Hinze is the baker, and her work will revive the sense memories of anyone with pre-Betty Crocker grandmothers. Those thoughts will certainly come roaring back with a single nibble of Hinze's ultra-moist sweet breads: a poppyseed-riddled orange bread, a dense banana bread enriched with chocolate chips or a blend of raspberries and bits of white chocolate.

Given her Cupcake pedigree, it should come as no surprise that Hinze has a firm handle on the genre, right down to her dreamy Swiss meringue buttercream icings. To say that the cookies are habit-forming is an understatement.
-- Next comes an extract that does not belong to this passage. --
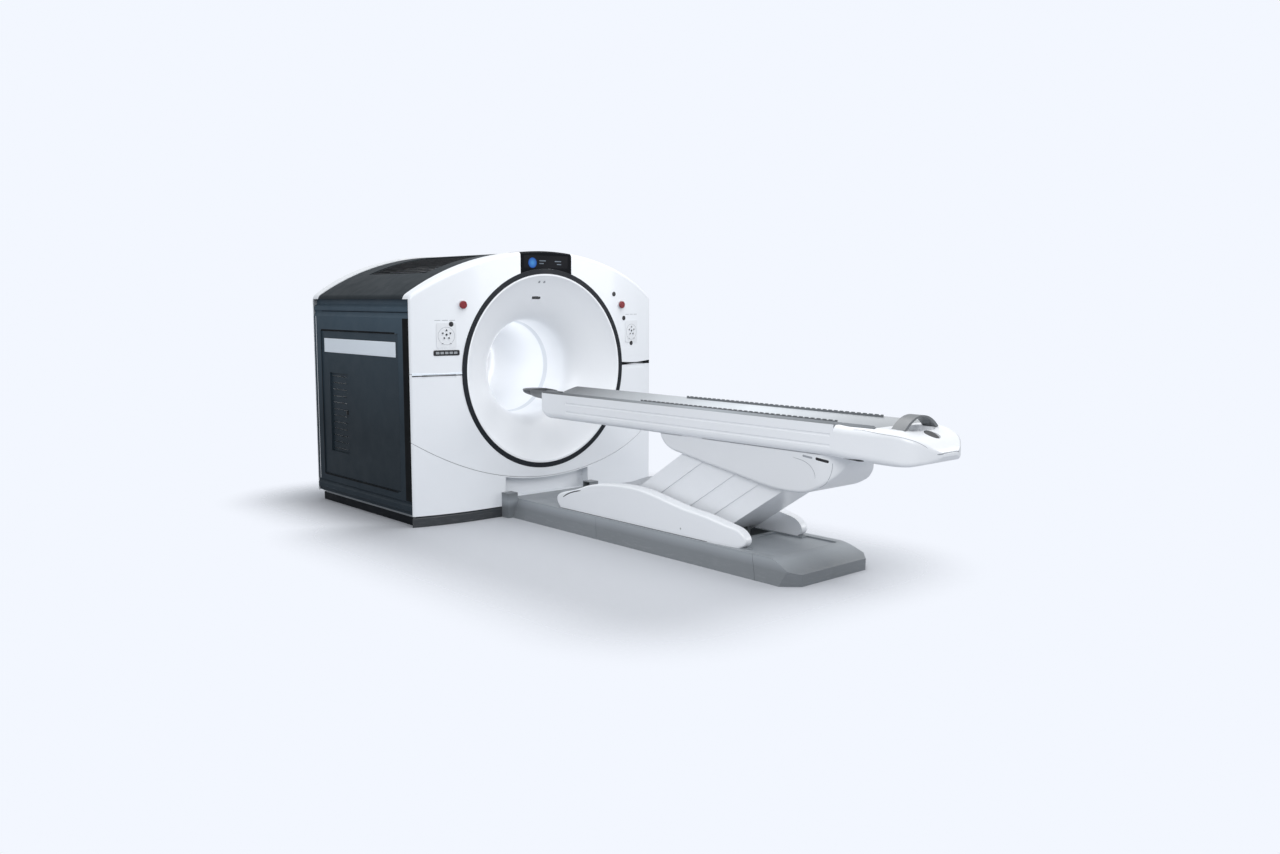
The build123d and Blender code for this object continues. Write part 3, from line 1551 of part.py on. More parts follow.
slope = radians(button_slope)
button_plane = Plane(origin=(0, out(button_place), button_height), x_dir=(1, 0, 0),
                     z_dir=(0, -sin(slope), cos(slope)))
nose_faces = [nose_section(*values) for values in nose_sections]
nose_hollow = [nose_section(place, half - nose_wall, low + nose_wall,
                            min(high - nose_wall, nose_deck), radius - nose_wall)
               for place, half, low, high, radius in nose_sections[:-3]]
with BuildPart() as nose_cover:
    loft(nose_faces)
    loft(nose_hollow, mode=Mode.SUBTRACT)
    extrude(sliding_room, amount=cradle_foot + cradle_gap, mode=Mode.SUBTRACT)
    with BuildSketch(Plane.XY.offset(handle_seat - pocket_drop)):
        with Locations((0, out(handle_place))):
            RectangleRounded(2 * pocket_half, 2 * pocket_half_length, pocket_half_length / 2)
    extrude(amount=housing_half_width, mode=Mode.SUBTRACT)
    for side in (-1, 1):
        block((side * (handle_half_span - 2 * handle_foot),
               side * (handle_half_span + 2 * handle_foot)),
              (out(handle_place - handle_width / 2 - 2), out(handle_place + handle_width / 2 + 2)),
              (handle_seat - handle_pad_gap, handle_seat + beyond), mode=Mode.SUBTRACT)
    with BuildSketch(Plane.XY.offset(nose_deck)):
        with Locations((-handle_half_span, out(handle_place)),
                       (handle_half_span, out(handle_place))):
            Circle(handle_leg_radius + running_fit)
    extrude(amount=housing_half_width, both=True, mode=Mode.SUBTRACT)
    with BuildSketch(button_plane.offset(-button_pocket)):
        Circle(button_radius + 1)
    extrude(amount=housing_half_width, mode=Mode.SUBTRACT)
    with BuildSketch(button_plane.offset(-2 * button_stem)):
        Circle(button_stem_radius + running_fit)
    extrude(amount=housing_half_width, mode=Mode.SUBTRACT)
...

But what's most memorable are Hinze's nostalgic nods to Hostess snack cakes. By invoking a golden vanilla cake and freshly whipped cream, her Twinkie totally trumps the factory's spongy, flavor-free version. Her deeply fudgy version of a CupCake/Ho Hos mash-up is another guilty pleasure. With these two home runs, perhaps Hinze will turn her talents to the Sno Ball. Or could there be Suzy Q's in her future, and therefore ours? Here's hoping.

On the savory side, whatever Hinze touches turns to gold. At breakfast, a sweet, crumbly corn muffin becomes the basis for awesome huevos rancheros. Fabulously tender, thyme-scented buttermilk biscuits set a high standard for an equally appealing pork sausage gravy. Several sandwiches start with square loaves of a sunflower-topped honey-wheat bread. Oh, and a wonderfully robust tomato-basil soup shares the bowl with what the menu labels croutons but turn out to be butter-soaked cubes of grilled cheese sandwich goodness.

"I love butter," said Hinze with a laugh. "If you saw my toast in the morning, you'd say, 'Yeah, she likes butter.' "

The casual setting is cheery and spotless, with counter service on weekdays, and table service on weekends, when the neighborhood is flooded with St. Paul Farmers Market shoppers. 237 E. 7th St., St. Paul, 651-224-2300, www. thebutteredtin.com. Open 7 a.m.-3 p.m. daily.